Information provided ->
━━━━━━━━━━

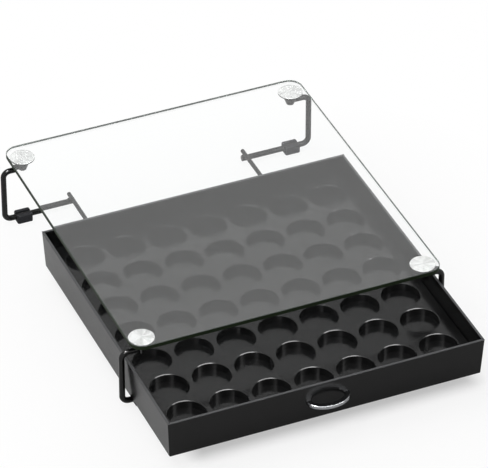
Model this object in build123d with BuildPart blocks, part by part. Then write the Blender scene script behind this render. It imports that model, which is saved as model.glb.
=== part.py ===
"""Coffee capsule holder: a glass-topped stand with a pull-out drawer of round capsule sockets.

Millimetres, +Z up. The origin is the middle of the upper face of the glass, the face that a
machine stands on. The drawer opens towards -Y and is modelled part open.
"""

import os
from math import atan, cos, degrees

from build123d import *

os.makedirs("parts", exist_ok=True)

# Drawer box, its size at the rim; the walls lean inward towards the floor
drawer_width = 332.0
drawer_depth = 334.0
drawer_height = 41.5
drawer_draft = 2.1
drawer_wall = 2.5
drawer_floor = 2.5
drawer_corner_round = 1.2
drawer_rim_round = 0.5
drawer_inner_round = 1.0

# Bent wire legs and rails
wire_diameter = 6.0
wire_radius = wire_diameter / 2
wire_clearance = 0.05
rail_diameter = 4.4
rail_radius = rail_diameter / 2
bend_radius = 7.0
rail_overhang = 6.5
rail_end_round = 0.8
drawer_side_gap = 1.2
upper_arm_reach = 21.1
lower_arm_reach = 76.2
arm_end_past_rail = 3.5
leg_x = drawer_width / 2 + drawer_side_gap + wire_radius
rail_x = leg_x - lower_arm_reach + arm_end_past_rail

# Glass top, on a standoff at the end of each upper arm
glass_depth = 360.6
glass_thickness = 5.0
glass_corner_radius = 14.0
glass_edge_chamfer = 0.5
standoff_inset_side = 15.0
standoff_inset_end = 18.0
standoff_x = leg_x - upper_arm_reach
leg_y = glass_depth / 2 - standoff_inset_end
glass_width = 2 * (standoff_x + standoff_inset_side)
glass_underside = -glass_thickness

# Rubber feet
foot_length = 16.6
foot_width = 13.6
foot_height = 7.2
foot_upright_round = 2.0
foot_top_round = 1.0
foot_sleeve_wall = 0.7
foot_wire_height = 5.4
foot_outset = 1.0
foot_x = standoff_x + foot_outset

# Heights of the stand
stand_height = 80.9
upper_arm_height = 64.5
table = -stand_height
arm_height_low = table + foot_wire_height
arm_height_high = table + upper_arm_height
rail_height = arm_height_low + wire_radius + rail_radius

# Standoffs: a clear pad under the glass, a metal disc, a washer and a boss
stud_diameter = 5.0
stud_radius = stud_diameter / 2
stud_clearance = 0.05
stud_end_chamfer = 0.3
pad_radius = 12.0
pad_thickness = 0.3
cap_radius = 13.0
cap_thickness = 1.6
cap_edge_chamfer = 0.25
cap_socket_depth = 1.0
washer_radius = 6.8
washer_thickness = 0.8
pad_bottom = glass_underside - pad_thickness
cap_bottom = pad_bottom - cap_thickness
boss_top = cap_bottom - washer_thickness
boss_below_arm = 0.6
boss_bottom = arm_height_high - wire_radius - boss_below_arm
boss_collar = 4.8
boss_collar_radius = 7.3
boss_shoulder_radius = 7.0
boss_bottom_radius = 4.3
boss_bottom_round = 0.5
stud_gap_above_wire = 0.6
arm_end_in_boss = 1.5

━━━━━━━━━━

Reproduce verbatim only this range: the first line of the material through the line that contains "rail_x = leg_x", inclusive.

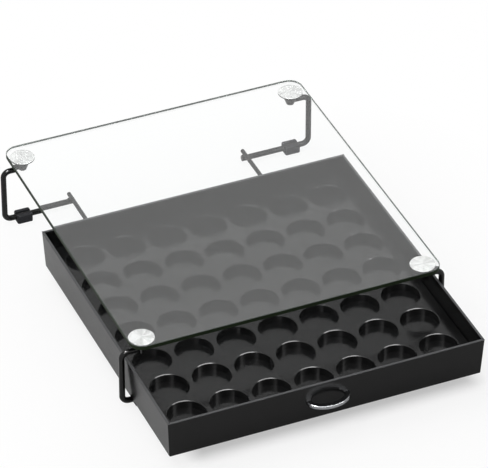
Model this object in build123d with BuildPart blocks, part by part. Then write the Blender scene script behind this render. It imports that model, which is saved as model.glb.
=== part.py ===
"""Coffee capsule holder: a glass-topped stand with a pull-out drawer of round capsule sockets.

Millimetres, +Z up. The origin is the middle of the upper face of the glass, the face that a
machine stands on. The drawer opens towards -Y and is modelled part open.
"""

import os
from math import atan, cos, degrees

from build123d import *

os.makedirs("parts", exist_ok=True)

# Drawer box, its size at the rim; the walls lean inward towards the floor
drawer_width = 332.0
drawer_depth = 334.0
drawer_height = 41.5
drawer_draft = 2.1
drawer_wall = 2.5
drawer_floor = 2.5
drawer_corner_round = 1.2
drawer_rim_round = 0.5
drawer_inner_round = 1.0

# Bent wire legs and rails
wire_diameter = 6.0
wire_radius = wire_diameter / 2
wire_clearance = 0.05
rail_diameter = 4.4
rail_radius = rail_diameter / 2
bend_radius = 7.0
rail_overhang = 6.5
rail_end_round = 0.8
drawer_side_gap = 1.2
upper_arm_reach = 21.1
lower_arm_reach = 76.2
arm_end_past_rail = 3.5
leg_x = drawer_width / 2 + drawer_side_gap + wire_radius
rail_x = leg_x - lower_arm_reach + arm_end_past_rail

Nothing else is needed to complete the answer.